Gwilim spends the day following me around the house, meowing plaintively whenever I leave the room, and actually jumping into my lap and lying down. You have no idea how rare this is.
Can you see him there on my lap, curled up while I'm trying to work on the computer? Yup, that's Gwilim, the original not-lap-cat. Neither of the cats is really a lap cat, which I am still adjusting to, as my beautiful Simmer, who died two years ago at the age of 16, was the ultimate lap cat. She could sit on my lap by the hour, which served many purposes, not least of which was to pin me down when I needed to get reading or grading done (it would appear that I am congenitally incapable of disturbing a sleeping cat, or even a cat who is pretending to sleep so that I won't disturb her; I'm a sucker that way).
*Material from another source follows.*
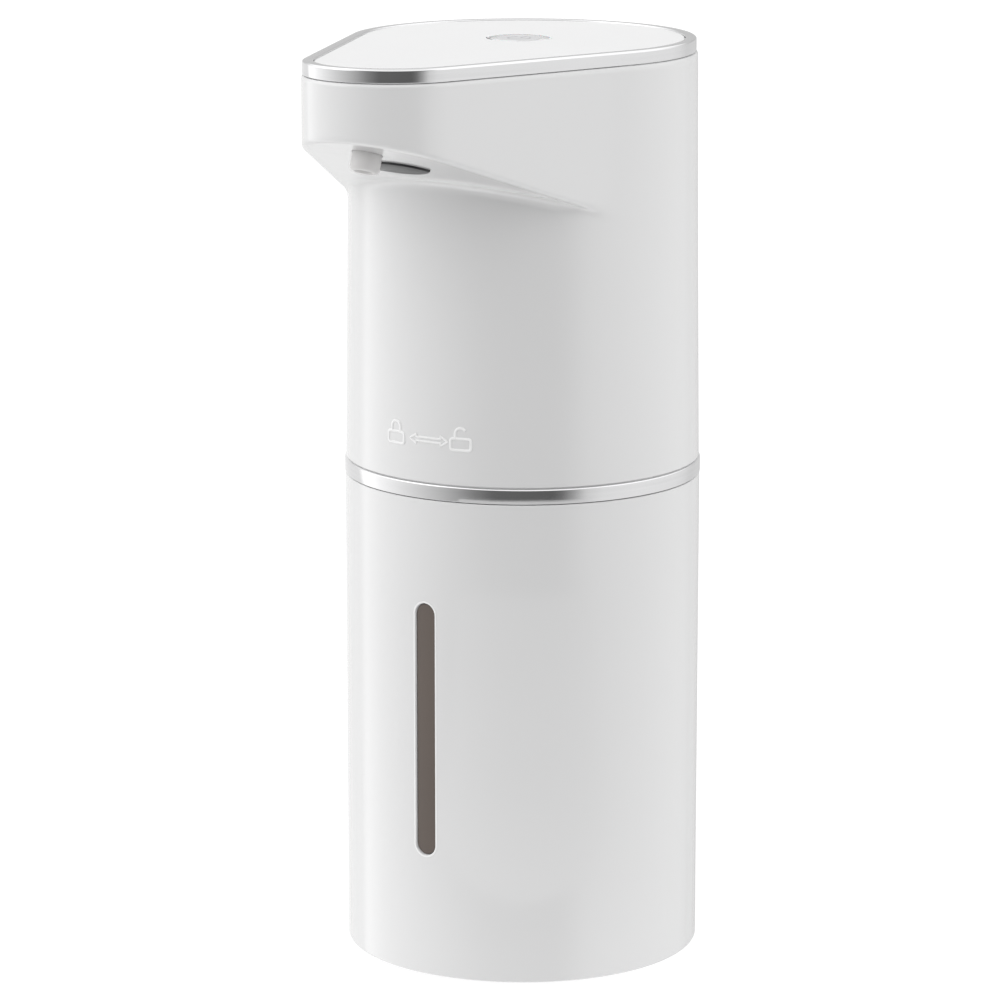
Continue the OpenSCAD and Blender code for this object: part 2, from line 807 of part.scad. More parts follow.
module chassis_base() {
    color(PALE) difference() {
        union() {
            translate([0, 0, floor_z]) cylinder(h = 2, r = plug_r);
            pipe(ring_z, head_z + 3 - ring_z, plug_r, plug_r - 2);
            pipe(ring_z, 0.9, plug_r + 1.15, plug_r - 2);
            skirt();
            around(BOSS_ANGLES, boss_ring_r) translate([0, 0, floor_z - 1.8]) cylinder(h = 2, r = 3.6);
            // Seat of the pump
            translate([0, pump_y, 0]) pipe(floor_top - EPS, 12, pump_r + 1.8, pump_r + fit_gap);
        }
        around(BOSS_ANGLES, boss_ring_r) translate([0, 0, floor_z - 3]) cylinder(h = 8, r = 1.7);
        translate([0, 0, floor_z - 1]) cylinder(h = 4, r = dip_r + 0.05);
        // Way out for the hose
        translate([0, pump_y, port_z]) rotate(port_angle) translate([8, -3, -3]) cube([12, 6, 20]);
    }
}

// Skirt that plugs into the tank's collar, with its bayonet lugs and the seal's groove
module skirt() {
    difference() {
        pipe(skirt_z, floor_z - skirt_z + EPS, skirt_r, skirt_in_r);
        pipe(seal_z - 1.1, 2.2, skirt_r + 1, groove_r);
    }
    for (i = [0 : lug_count - 1])
        rotate(i * 360 / lug_count - tab_arc / 2) rotate_extrude(angle = tab_arc)
            translate([skirt_r - 0.5, lug_z]) square([collar_in_r - clear - skirt_r + 0.5, lug_h]);
}

module chassis_screws() {
    color(STEEL) around(BOSS_ANGLES, boss_ring_r) translate([0, 0, floor_z - 3.5])
        screw(2.8, 1.7, 1.3, 8.8);
}

module seal_ring() {
    color(RUBBER) rotate_extrude() translate([seal_r, seal_z]) circle(r = seal_wire_r);
}

module dip_tube() {
    color(PALE) pipe(dip_z, cover_z - 1.5 - dip_z, dip_r, dip_bore_r);
}

module inlet_strainer() {
    color(WHITE) difference() {
        translate([0, 0, dip_z - 3]) cylinder(h = 9, r = dip_r + 1.4);
        translate([0, 0, dip_z]) cylinder(h = 8, r = dip_r + 0.05);
        translate([0, 0, dip_z - 2]) cylinder(h = 4, r = dip_bore_r);
        for (a = [0, 60, 120]) rotate(a) translate([-6, -0.6, dip_z - 4]) cube([12, 1.2, 2.4]);
    }
}

tank_shell();
inner_bottle();
neck_collar();
foot_pad();
hanger_rail();
wall_plate();
adhesive_pad();
head_shell();
lower_trim_ring();
top_trim_ring();
top_plate();
button_light_ring();
button_cap();
control_board();
board_screws();
tactile_switch();
status_led();
sensor_window();
sensor_board();
ir_emitter();
ir_receiver();
nozzle_tip();
foam_screens();
foam_chamber();
foam_hose();
pump_cover();
valve_plate();
pump_diaphragm();
pump_housing();
wobble_plate();
pump_screws();
pump_motor();
motor_sleeve();
motor_shaft();
eccentric_hub();
battery_cell();
battery_cradle();
battery_tabs();
charge_port();
charge_board();
charge_screws();
port_flap();
chassis_base();
chassis_screws();
seal_ring();
dip_tube();
inlet_strainer();
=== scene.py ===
"""Looks for the touch-free foaming soap dispenser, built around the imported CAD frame.

Every mesh is built in millimetres in the CAD frame (+Z up, nozzle towards -Y) and scaled to metres.
"""
import json
import math

import bmesh
import bpy
from mathutils import Matrix, Vector


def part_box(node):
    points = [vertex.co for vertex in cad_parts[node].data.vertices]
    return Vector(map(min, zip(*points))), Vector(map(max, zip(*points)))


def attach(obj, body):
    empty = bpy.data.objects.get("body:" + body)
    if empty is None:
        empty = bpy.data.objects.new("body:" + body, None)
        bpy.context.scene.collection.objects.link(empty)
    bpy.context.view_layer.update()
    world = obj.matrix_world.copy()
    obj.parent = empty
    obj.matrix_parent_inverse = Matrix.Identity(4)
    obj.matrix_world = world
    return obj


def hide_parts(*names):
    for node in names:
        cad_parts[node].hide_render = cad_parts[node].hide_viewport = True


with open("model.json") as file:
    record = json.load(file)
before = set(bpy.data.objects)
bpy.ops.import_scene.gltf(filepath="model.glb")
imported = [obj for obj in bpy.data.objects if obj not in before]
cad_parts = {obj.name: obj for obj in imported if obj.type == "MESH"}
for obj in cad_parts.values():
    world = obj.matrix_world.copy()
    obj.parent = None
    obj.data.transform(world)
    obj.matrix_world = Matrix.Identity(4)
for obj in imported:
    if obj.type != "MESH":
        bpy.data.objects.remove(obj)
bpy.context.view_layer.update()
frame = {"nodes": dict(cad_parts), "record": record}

MM = 0.001


def cad_mm(node):
    """Lowest and highest corner of a CAD node, in millimetres."""
    low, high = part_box(node)
    return low / MM, high / MM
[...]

When it's cold, though, Gwilim decides that the warmth afforded to him by my lap (or by my legs at night), is worth the trouble of jumping up and settling down. And thanks to him, I did indeed have a very productive day. Yesterday was the first Friday I've had in weeks that didn't involve a three-plus hour meeting. What a relief. I spent the whole day tucked away in the house, alone, getting work done. It was raining and cold, which was perfect working weather, and I made the most of it. If I can get two more piles of grading done tomorrow, I might start to feel like I could actually catch up someday. Imagine that. I'm almost afraid to say it out loud, but with luck, the Universe is illiterate and won't notice that I'm tempting fate.
Today dawned sunny, and knowing that rain was coming again tonight, we made the most of it. We had a relaxing morning and then headed down to Balboa to go to the museums (museum entry is half-price this month at thirty museums in San Diego county). The only major disappointment was that we'd planned to go to the Copper Age archaeology exhibit at the Museum of Man, and in spite of the fact that it's still advertised on their web site, it had already moved on. However, we had a lovely time, and then Rick and the girls went to see an IMAX film at the Fleet while I read outside (IMAX makes me sick to my stomach). We even got Ethiopian food for dinner. Mmm...
I forget sometimes how much I love watching people in an urban setting like Balboa park. Anything that a person can be, someone is, in a setting like that. I watch all of these people around me, everyone doing their own version of this thing we call living, in all of the infinite variations that are possible, and I feel an overwhelming affection for all of them. And you know that if I met them all individually, there are probably some whom I'd really dislike, but there's something about seeing everyone together that just makes me so glad that people are different from me and from each other. It makes me happy to see all of the ways that there are out there to do life, some better than others, many of them really good, and every one unique. And, as I used to say about living in Berkeley, there's almost nothing that I can do that is stranger than what someone else is doing within arm's reach of me in a place like that. It appeals to the part of me that prefers to blend in; I'm completely unnoticeable when there are so many people who are out there performing life with so much more overt exuberance than I.
None of this, as happy as it all is, has been conducive to much in the way of knitting. I did get quite a few repeats of Gust done last night while playing a new game with the kids and Rick, and I'm hoping that I might be able to finish it tonight. If so, there will be blocking shots tomorrow, and with this one, comparing the before and after shots should be good fun. Then, it's the second violets rising sock, and on to Rick's second sock. I am not typically a person who takes a break between first socks and second socks, and having two seconds to finish is making me a little bit nervous, I must admit.
I'm so glad that I threw the Kestrel question out there to you people; I knew I could count on you. I got some amazing suggestions of yarn that's already out there, as well as an offer to dye a colorway like the one I'm looking for, which may be the route that I go, if it turns out to be possible. I'm feeling fairly picky about this one, as I know that I'll be putting a lot of time into Irtfa'a, given the fact that I've never knit a shawl this big before, and I've never knit anything with faroese shaping. But if I could finish it before our various travels this summer, it seems like it would be the perfect plane/cold summer evening shawl, so it will be well worth the time.